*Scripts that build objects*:
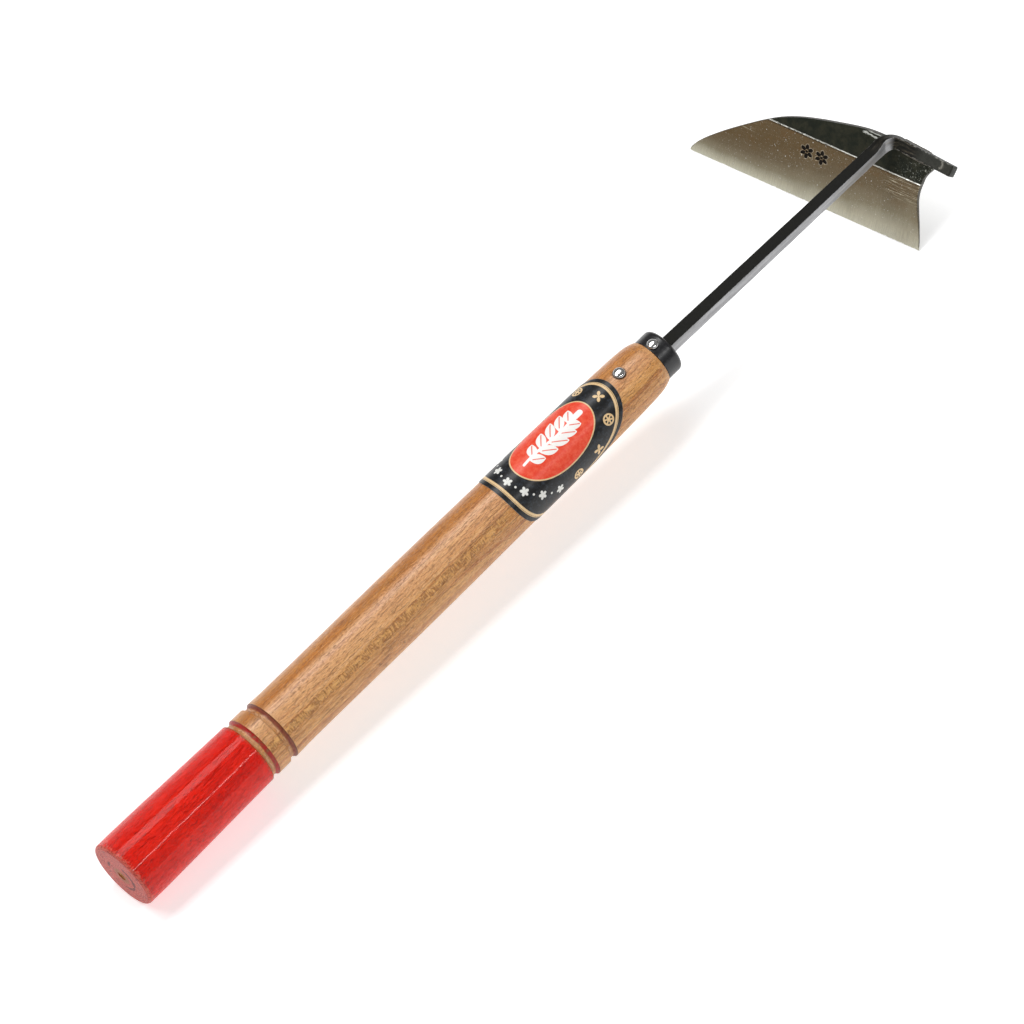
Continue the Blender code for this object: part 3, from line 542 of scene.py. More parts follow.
def bar_material():
    s = Shader("forged_dark_bar")
    tool = s.attribute("tool", True)
    bar = s.attribute("bar", True)  # along the bar, across its side (-1 to 1), across its top (-1 to 1)
    along, side, top = s.split(bar)
    scale_noise = s.noise(tool, 0.75, 5.0, 0.65)
    fine = s.noise(tool, 4.5, 4.0, 0.65)
    drawn = s.noise(s.join(s.mul(along, 0.05), s.mul(side, 2.2), s.mul(top, 2.2)), 1.0, 4.0, 0.7)
    dark = s.mix(s.step(scale_noise, 0.35, 0.68), srgb(11, 11, 9), srgb(24, 24, 20))
    dark = s.mix(s.mul(s.step(drawn, 0.50, 0.72), 0.5), dark, srgb(18, 18, 16))
    dark = s.mix(s.mul(s.step(fine, 0.60, 0.76), 0.22), dark, srgb(70, 66, 60))
    # the side towards the work is linished to grey steel
    ragged = s.mul(s.sub(s.noise(s.join(s.mul(along, 0.7), s.mul(side, 1.0), 3.0), 1.0, 4.0, 0.7), 0.5), 0.10)
    flat_side = s.mul(s.step(s.add(side, ragged), 0.90, 0.95), s.step(s.math("ABSOLUTE", top), 1.01, 0.97))
    ground = s.mix(s.step(drawn, 0.35, 0.66), srgb(182, 182, 184), srgb(152, 152, 154))
    ground = s.mix(s.mul(s.step(fine, 0.52, 0.70), 0.4), ground, srgb(124, 124, 128))
    shank_only = s.step(along, 130.5, 126.5)
    worn = s.mul(flat_side, shank_only)
    base = s.mix(s.mul(worn, 0.92), dark, ground)
    # the crank: heat-browned and rubbed bright in streaks
    crank = s.mul(s.step(along, 117.0, 124.0), s.step(along, 146.0, 137.0))
    streaks = s.noise(s.join(s.mul(along, 0.16), s.mul(side, 3.2), s.mul(top, 3.2)), 1.0, 4.0, 0.75)
    base = s.mix(s.mul(s.mul(crank, s.step(streaks, 0.44, 0.66)), 0.40), base, srgb(96, 88, 74))
    base = s.mix(s.mul(s.mul(crank, s.step(streaks, 0.61, 0.70)), 0.36), base, srgb(170, 164, 150))
    leg = s.step(along, 138.0, 145.0)
    base = s.mix(s.mul(leg, 0.55), base, s.mix(s.step(fine, 0.35, 0.7), srgb(54, 55, 50), srgb(74, 74, 68)))
    # bright corners: worn bare metal together with a painted highlight along the edges, stronger towards the bend
    edge = s.step(s.mul(s.math("ABSOLUTE", side), s.math("ABSOLUTE", top)), 0.80, 0.93)
    edge_wear_and_glint = s.step(s.noise(s.join(s.mul(along, 0.55), s.mul(side, 1.1), s.mul(top, 1.1)), 1.0, 4.0, 0.7), 0.46, 0.60)
    base = s.mix(s.mul(s.mul(edge, edge_wear_and_glint), s.add(0.22, s.mul(s.step(along, 116.0, 126.0), 0.40))), base, srgb(176, 174, 166))
    # crescent dent near the end of the leg, with a painted highlight along it
    dent = s.attribute("dent")
    base = s.mix(s.mul(dent, 0.50), base, srgb(166, 162, 152))
    rough = s.add(0.40, s.add(s.mul(s.step(scale_noise, 0.3, 0.7), 0.16), s.mul(worn, -0.06)))
    height = s.add(s.mul(scale_noise, 1.0), s.add(s.mul(fine, 0.35), s.mul(drawn, 0.5)))
    s.set(Base_Color=base, Roughness=rough, Metallic=0.6, Normal=s.bump(height, 0.16, 0.6))
    s.bsdf.inputs["Specular IOR Level"].default_value = 0.22
    return s.material


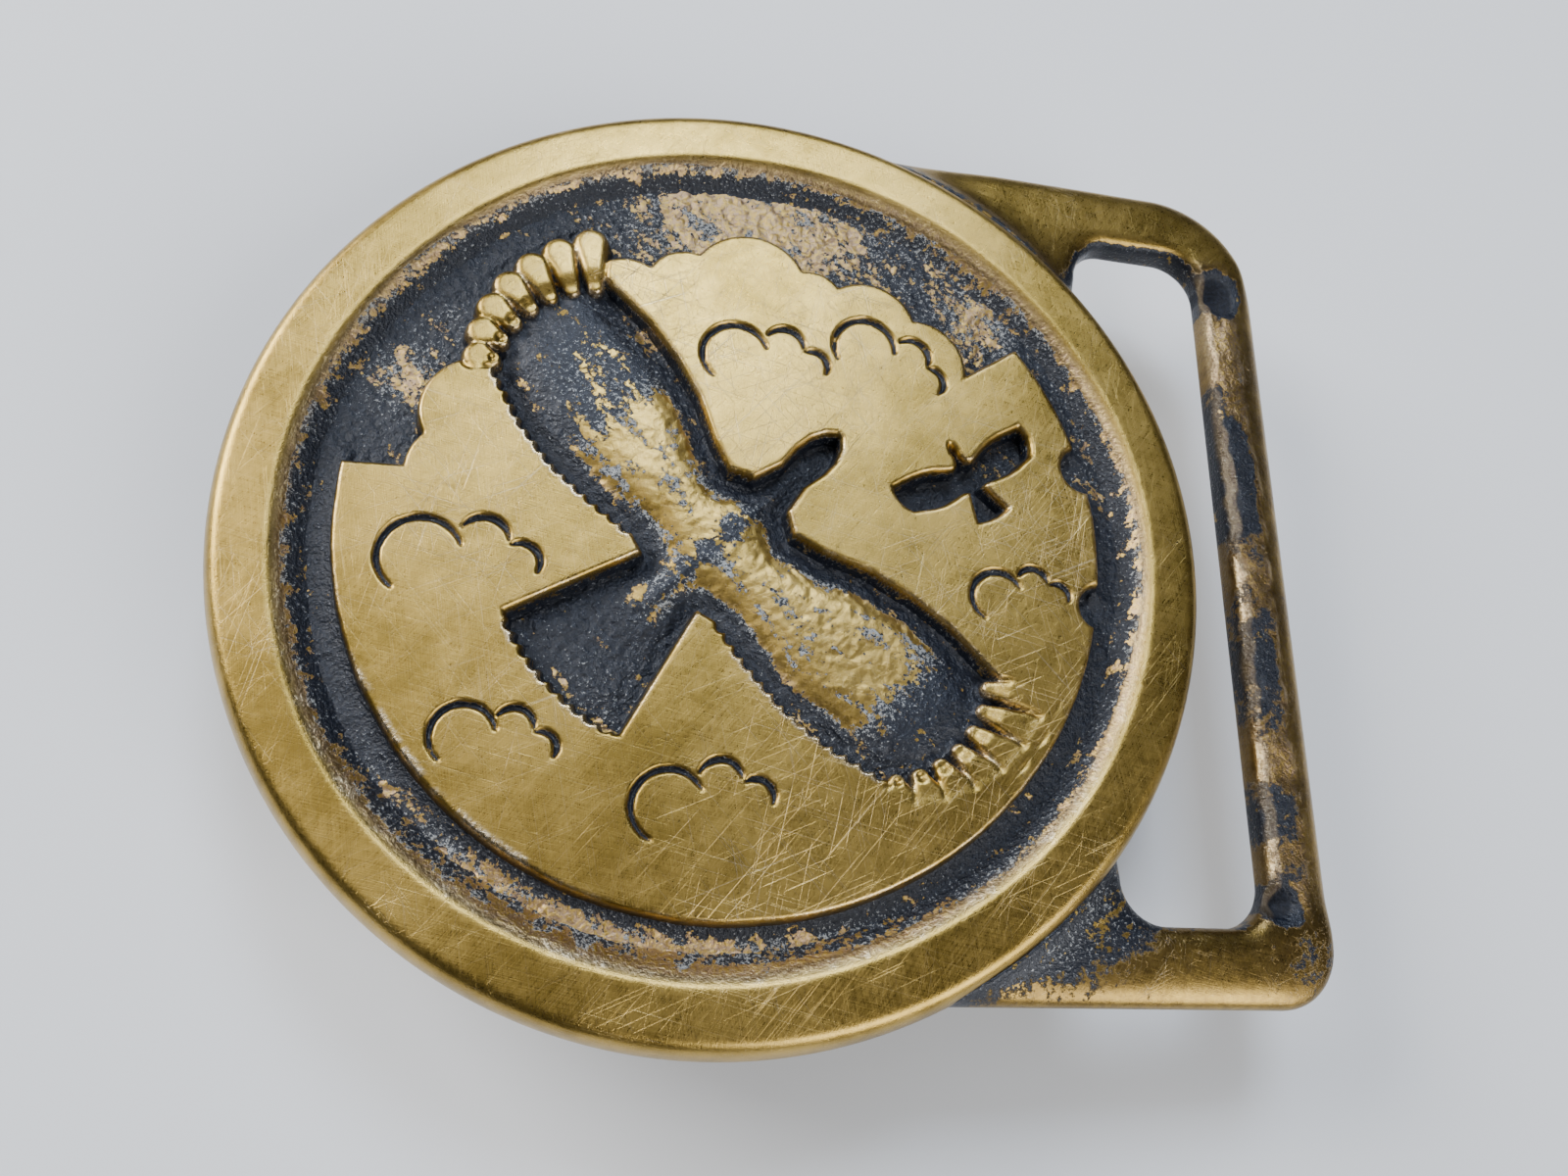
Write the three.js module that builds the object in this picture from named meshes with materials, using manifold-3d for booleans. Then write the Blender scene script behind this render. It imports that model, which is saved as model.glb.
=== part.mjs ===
// A round cast-brass belt buckle with a side loop for the strap and a hook on its back.
//
// Three pieces: the casting (disc, picture in relief and strap loop in one pour), the bent
// hook rod let into a boss on the back, and the braze fillet that holds the rod.
//
// Millimetres. The origin is the middle of the flat field on the back, +Z comes out of the
// picture side and +X points to the strap loop.

import * as THREE from 'three';
import { mergeVertices } from 'three/addons/utils/BufferGeometryUtils.js';
import Module from 'manifold-3d';

const wasm = await Module();
wasm.setup();

// ---- driving dimensions -------------------------------------------------------------------

// Disc
const rimRadius = 31.75;        // widest, at the parting line
const edgeRound = 1.15;         // how far the rounded edge of the rim leans in
const rimFlat = 2.8;            // flat top of the rim, measured outwards
const bevelRun = 0.8;           // worn bevel inside the rim
const bevelDrop = 0.6;
const channelWidth = 3.6;       // rim's inner edge to the medallion
const channelFillet = 1.1;      // sloping foot of the channel's outer wall
const reliefDepth = 1.6;        // face of the rim down to the sunk ground
const webThickness = 2.3;       // metal under the sunk ground
const dishDepth = 0.6;          // how far the lip stands below the field on the back
const lipWidth = 3.0;
const partingHeight = 1.4;      // parting line above the field on the back
const lipRound = 0.7;           // how far the lip's edge leans in below the parting line

// Strap loop
const slotGap = 3.55;           // edge of the disc to the bar
const slotLength = 49.2;
const barWidth = 4.4;
const armWidth = 4.9;
const loopThickness = 2.9;
const loopStep = 1.2;           // face of the rim down to the arms
const loopFall = 1.0;           // how much lower the bar lies than the arms' roots
const loopDrift = 0.85;         // the loop sits this far off the middle of the disc
const webHeight = 5.2;          // web that fills the corner between an arm and the disc
const shoulderInset = 12.7;     // edge of the disc back to where the arms leave it
const slotCorner = 3.0;
const upperCorner = 8.0;        // outer corners of the loop
const lowerCorner = 4.0;
const loopEdge = 0.8;           // rounding of the loop's long edges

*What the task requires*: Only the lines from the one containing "Write the three.js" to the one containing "---- driving dimensions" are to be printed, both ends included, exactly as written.

*Exercise output*:
Write the three.js module that builds the object in this picture from named meshes with materials, using manifold-3d for booleans. Then write the Blender scene script behind this render. It imports that model, which is saved as model.glb.
=== part.mjs ===
// A round cast-brass belt buckle with a side loop for the strap and a hook on its back.
//
// Three pieces: the casting (disc, picture in relief and strap loop in one pour), the bent
// hook rod let into a boss on the back, and the braze fillet that holds the rod.
//
// Millimetres. The origin is the middle of the flat field on the back, +Z comes out of the
// picture side and +X points to the strap loop.

import * as THREE from 'three';
import { mergeVertices } from 'three/addons/utils/BufferGeometryUtils.js';
import Module from 'manifold-3d';

const wasm = await Module();
wasm.setup();

// ---- driving dimensions -------------------------------------------------------------------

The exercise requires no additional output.